_AIM_
Sort through the data and copy the lines holding the word "This".

══ SUPPLIED MATERIAL ══

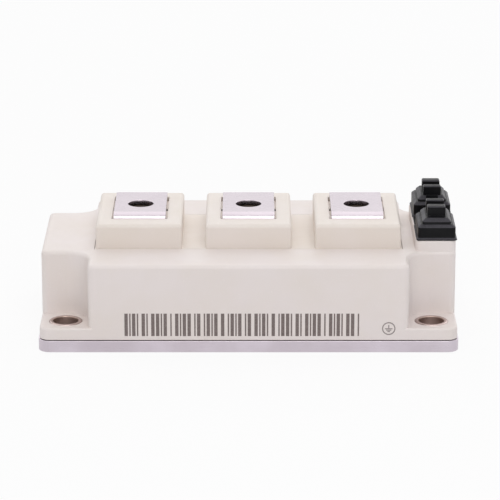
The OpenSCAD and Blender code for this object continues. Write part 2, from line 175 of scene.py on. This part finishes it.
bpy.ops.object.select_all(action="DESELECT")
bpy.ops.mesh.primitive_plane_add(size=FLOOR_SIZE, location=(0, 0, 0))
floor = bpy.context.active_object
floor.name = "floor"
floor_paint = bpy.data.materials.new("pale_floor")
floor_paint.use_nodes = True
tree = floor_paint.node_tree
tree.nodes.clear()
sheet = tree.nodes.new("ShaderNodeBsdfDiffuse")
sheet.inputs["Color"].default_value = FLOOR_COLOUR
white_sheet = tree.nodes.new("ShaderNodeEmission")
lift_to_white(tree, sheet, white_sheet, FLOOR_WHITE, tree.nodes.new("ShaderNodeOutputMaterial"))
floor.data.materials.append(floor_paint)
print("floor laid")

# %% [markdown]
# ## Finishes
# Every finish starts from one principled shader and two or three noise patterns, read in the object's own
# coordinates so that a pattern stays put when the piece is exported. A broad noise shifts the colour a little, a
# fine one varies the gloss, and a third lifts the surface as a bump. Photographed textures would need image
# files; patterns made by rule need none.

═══
══ SUPPLIED MATERIAL ══

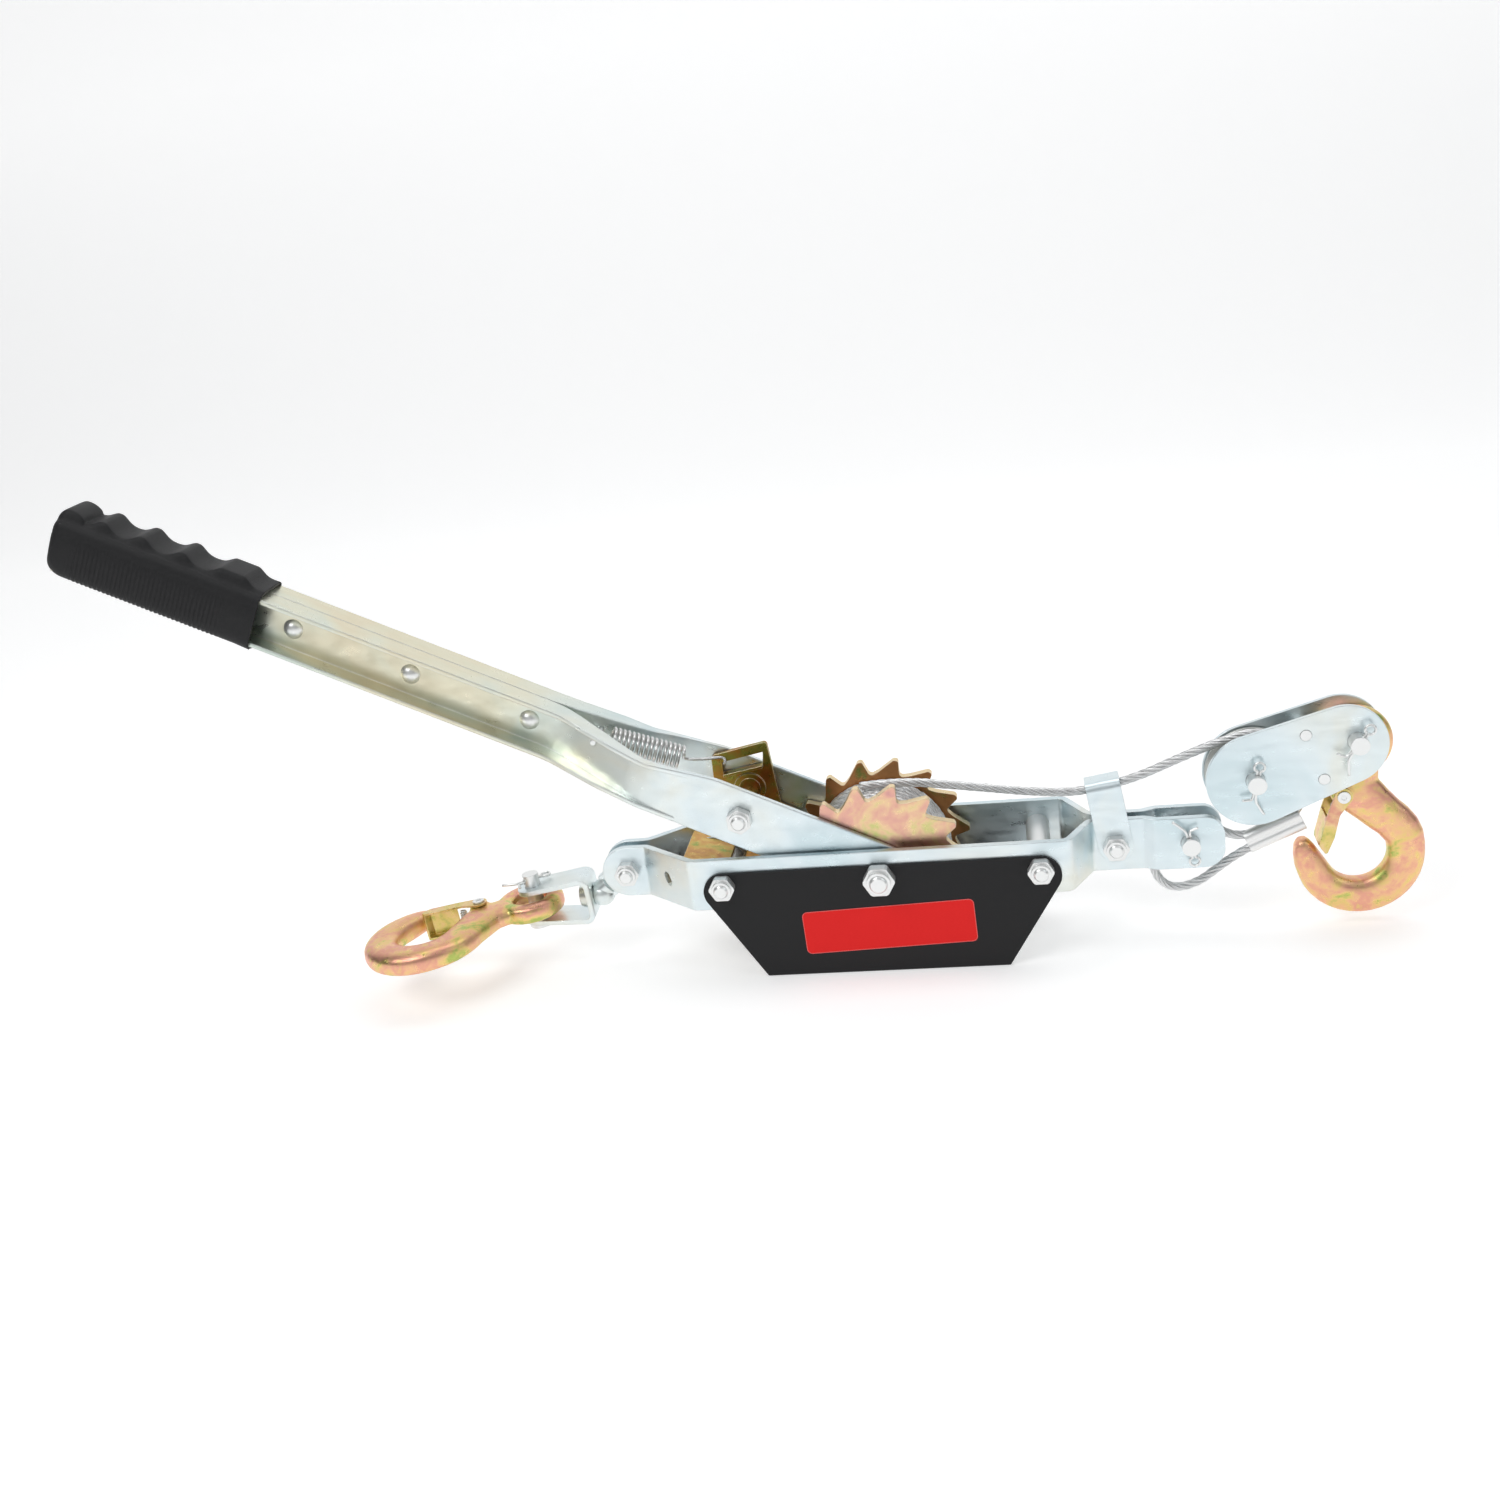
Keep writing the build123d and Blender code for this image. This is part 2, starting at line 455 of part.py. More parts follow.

═══

_REPLY TO THE TASK_
The OpenSCAD and Blender code for this object continues. Write part 2, from line 175 of scene.py on. This part finishes it.
Keep writing the build123d and Blender code for this image. This is part 2, starting at line 455 of part.py. More parts follow.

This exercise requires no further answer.